髪は白髪混じり、シワを隠せない見た目はどう見ても60歳以上。新宿歌舞伎町で「立ちんぼ」を続ける久美さん(仮名、年齢不詳)の存在は、一見するとホームレスのようにも見える。しかし彼女は大久保公園外周で春を売る仕事を続けている。
ノンフィクションライターの高木瑞穂氏の新刊『ルポ 新宿歌舞伎町 路上売春』(鉄人社)のダイジェスト版から、意外な人生を歩んできた路上売春婦の素顔に迫る。
3000円でカラダを売る「ある老女の人生」
大久保公園の周囲で小さくうずくまる姿は、一見すると立ちんぼには見えない。しかし声をかけると「えっ、はい、ホテルですか?」と満面の笑みを浮かべ、わずか3000円でのサービスを提案してくる。
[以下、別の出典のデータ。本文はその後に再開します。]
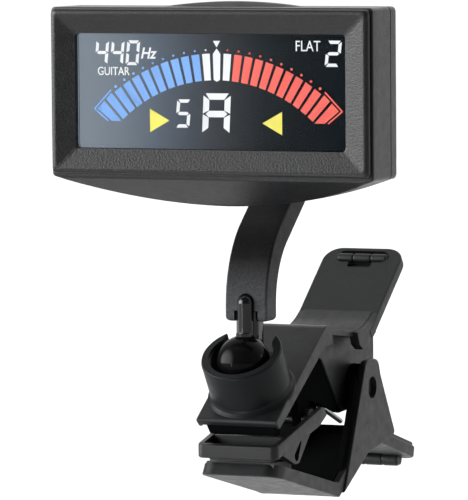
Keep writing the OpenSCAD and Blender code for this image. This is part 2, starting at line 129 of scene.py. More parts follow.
def soft_profile(points, r=0.3, steps=3):
    """A lathe profile with its inner corners rounded; its two ends stay where they are."""
    first, last = Vector(points[0]), Vector(points[-1])
    return [first] + fillet(points, [0] + [r] * (len(points) - 2) + [0], steps)[1:-1] + [last]


# ---- solids

def lifted(p, h, axis):
    """A flat point p raised to height h: flat axes are Y,Z for x, X,Z for y and X,Y for z."""
    return Vector({"x": (h, p[0], p[1]), "y": (p[0], h, p[1]), "z": (p[0], p[1], h)}[axis])


def soften(bm, edges, width, steps):
    """Rounds some edges of a solid."""
    bmesh.ops.bevel(
        bm, geom=edges, offset=width, segments=steps, profile=0.5, affect="EDGES", clamp_overlap=True)


def add_prism(bm, outline, low, high, axis):
    """Adds an outline given thickness to a mesh. Gives its two end faces."""
    a = [bm.verts.new(lifted(p, low, axis)) for p in outline]
    b = [bm.verts.new(lifted(p, high, axis)) for p in outline]
    ends = [bm.faces.new(a), bm.faces.new(b)]
    band(bm, a, b)
    return ends


def prism(outline, low, high, axis="x", edge=0.25, steps=2):
    """A solid of one outline, with both ends' edges rounded."""
    bm = bmesh.new()
    ends = add_prism(bm, outline, low, high, axis)
    bmesh.ops.recalc_face_normals(bm, faces=bm.faces)
    if edge > 0:
        soften(bm, [e for f in ends for e in f.edges], edge, steps)
    return bm


def block(w, y0, y1, z0, z1, x=0.0, edge=0.2):
    return prism(rectangle(x - w / 2, x + w / 2, y0, y1), z0, z1, "z", edge)


def band(bm, a, b):
    """Faces between two loops of vertices."""
    for i in range(len(a)):
        j = (i + 1) % len(a)
        bm.faces.new((a[i], a[j], b[j], b[i]))


def plain_end(bm, row):
    bm.faces.new(row)


def banded_end(bm, row):
    """Closes a loop that starts at the middle and is the same left and right, with bands across it."""
    n = len(row)
    for i in range(1, n // 2 - 1):
        bm.faces.new((row[i], row[i + 1], row[n - i - 1], row[n - i]))
    bm.faces.new((row[0], row[1], row[n - 1]))
    bm.faces.new((row[n // 2], row[n // 2 + 1], row[n // 2 - 1]))


def loft(loops, end=None):
    """A skin over loops of equally many points. Without a way to end it, the last loop meets the first."""
    bm = bmesh.new()
    rows = [[bm.verts.new(p) for p in loop] for loop in loops]
    for a, b in zip(rows, rows[1:] + ([] if end else rows[:1])):
        band(bm, a, b)
    if end:
        end(bm, rows[0])
        end(bm, rows[-1])
    bmesh.ops.recalc_face_normals(bm, faces=bm.faces)
    return bm


def sweep(path, sections):
    """One closed section for each point of a path; a section's first axis keeps to X."""
    loops = []
    for i, (p, section) in enumerate(zip(path, sections)):
        ahead = (path[min(i + 1, len(path) - 1)] - path[max(i - 1, 0)]).normalized()
        side = (Vector(ACROSS) - ahead * ahead.x).normalized()
        other = ahead.cross(side)
        loops.append([p + side * s[0] + other * s[1] for s in section])
    return loft(loops, plain_end)


def lathe(profile, centre=(0, 0, 0), direction=UP, count=64):
    """A profile of (radius, height) turned about a line. It starts and ends on the line, or makes a ring."""
    bm = bmesh.new()
    turns = [(cos(2 * pi * k / count), sin(2 * pi * k / count)) for k in range(count)]
    rings = []
    for r, h in profile:
        on_line = r < 1e-6
        rings.append([bm.verts.new((r * c, r * s, h)) for c, s in (turns[:1] if on_line else turns)])
    closed = len(rings[0]) > 1
    for a, b in list(zip(rings, rings[1:])) + ([(rings[-1], rings[0])] if closed else []):
        for k in range(count):
            m = (k + 1) % count
            if len(a) == 1:
                bm.faces.new((a[0], b[k], b[m]))
            elif len(b) == 1:
                bm.faces.new((a[k], a[m], b[0]))
            else:
                bm.faces.new((a[k], a[m], b[m], b[k]))
    bmesh.ops.recalc_face_normals(bm, faces=bm.faces)
    turn = Vector(UP).rotation_difference(Vector(direction)).to_matrix().to_4x4()
    return moved(bm, Matrix.Translation(Vector(centre)) @ turn)


def lathe_y(profile, x, z, count):
    """A profile of (radius, Y) turned about a line along Y."""
    return lathe(profile, (x, 0, z), DEPTH, count)


def moved(bm, matrix):
    bmesh.ops.transform(bm, matrix=matrix, verts=bm.verts)
    return bm


def mirrored(bm):
    """A copy on the other side of the middle plane."""
    other = bm.copy()
    bmesh.ops.scale(other, vec=(-1, 1, 1), verts=other.verts)
    bmesh.ops.reverse_faces(other, faces=other.faces)
    return other


def pair(outline, x0, x1, edge=0.25):
    """A plate lying along the side of the clip, and its twin on the other side."""
    one = prism(outline, x0, x1, "x", edge)
    return [one, mirrored(one)]


def evaluated_mesh(ob):
    """A mesh copy of an object as its modifiers leave it."""
    bpy.context.view_layer.update()
    result = bmesh.new()
    evaluated = ob.evaluated_get(bpy.context.evaluated_depsgraph_get())
    result.from_mesh(evaluated.to_mesh())
    evaluated.to_mesh_clear()
    return result


def in_scene(name, data):
    ob = bpy.data.objects.new(name, data)
    scene.collection.objects.link(ob)
    return ob


def new_object(name, bm):
    """An object that takes over a mesh."""
    mesh = bpy.data.meshes.new(name)
    bm.to_mesh(mesh)
    bm.free()
    return in_scene(name, mesh)


def combine(base, others, how):
    """Joins or cuts solids, one after another."""
    ob = new_object("work", base)
    tools = [new_object("tool", other) for other in others]
    for tool in tools:
        modifier = ob.modifiers.new("b", "BOOLEAN")
        modifier.operation = how
        modifier.solver = "EXACT"
        modifier.object = tool
    result = evaluated_mesh(ob)
    for o in [ob] + tools:
        mesh = o.data
        bpy.data.objects.remove(o)
        bpy.data.meshes.remove(mesh)
    bmesh.ops.remove_doubles(result, verts=result.verts, dist=1e-4)
    return result


def union(*parts):
    return combine(parts[0], parts[1:], "UNION")


def cut(base, *tools):
    return combine(base, tools, "DIFFERENCE")


def piece(name, bm, body, material, stands_for=(), sharp=38):
    """Makes the finished object in metres, shades it and fixes it to its body."""
    bmesh.ops.scale(bm, vec=(MM, MM, MM), verts=bm.verts)
    ob = new_object(name, bm)
    ob.data.shade_smooth()
    ob.data.set_sharp_from_angle(angle=radians(sharp))
    ob.data.materials.append(material)
    ob.modifiers.new("normals", "WEIGHTED_NORMAL").keep_sharp = True
    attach(ob, body)
    if stands_for:
        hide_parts(*stands_for)


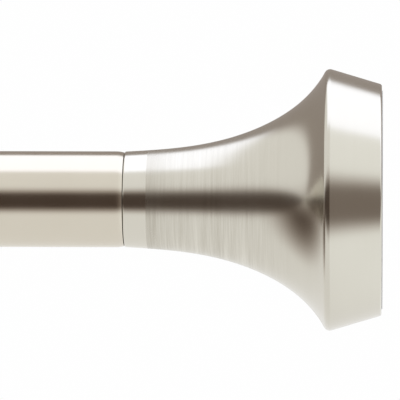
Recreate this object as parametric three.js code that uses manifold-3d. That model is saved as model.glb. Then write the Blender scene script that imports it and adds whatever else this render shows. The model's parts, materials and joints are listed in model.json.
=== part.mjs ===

ホテルに入った久美さんは、「先にお湯をためてきますね」と風呂場に向かい、着衣を脱ぎ始めた。「いつもはマニュアルにあるように客の体を洗ってあげている」と語る姿からは、単なる路上売春婦ではない経歴が垣間見える。
彼女の半生は想像を超えるものだった。大阪生まれの久美さんは20歳で結婚し一女に恵まれたが、夫のギャンブル狂いと浮気を理由に24歳で離婚。女手一つで娘を育てるため若い女性専門のファッションヘルスで働き始めた。
「で、30歳くらいで泉の広場で立ちんぼをするようになりました。店も客も若い子のほうがいいから、ほら、いつまでも雇ってくれないでしょう」と久美さんは語る。大阪・梅田の地下街にある泉の広場は、2021年に一斉摘発があるまで有名な街娼スポットだった。
現在の歌舞伎町の街娼事情は変化している。以前は20代半ばから30代のキャバ嬢や風俗嬢が中心だったが、2022年夏以降、10代後半から20代前半の若い女性たちが増えているという。平日で15人から20人、週末ともなれば30人以上が散見される状況だ。
そんな「好景気」の中で、見た目からして高齢の久美さんはどのように客を獲得しているのか。周囲と異なるスタイルで客待ちする姿が注目を集め、時には同情を誘い、新規客や常連客を獲得して生活を続けているのだ。
年齢を聞かれても「50代前半」と答え、さらに追及されても「本当はもう少し上」と久美さんははぐらかした。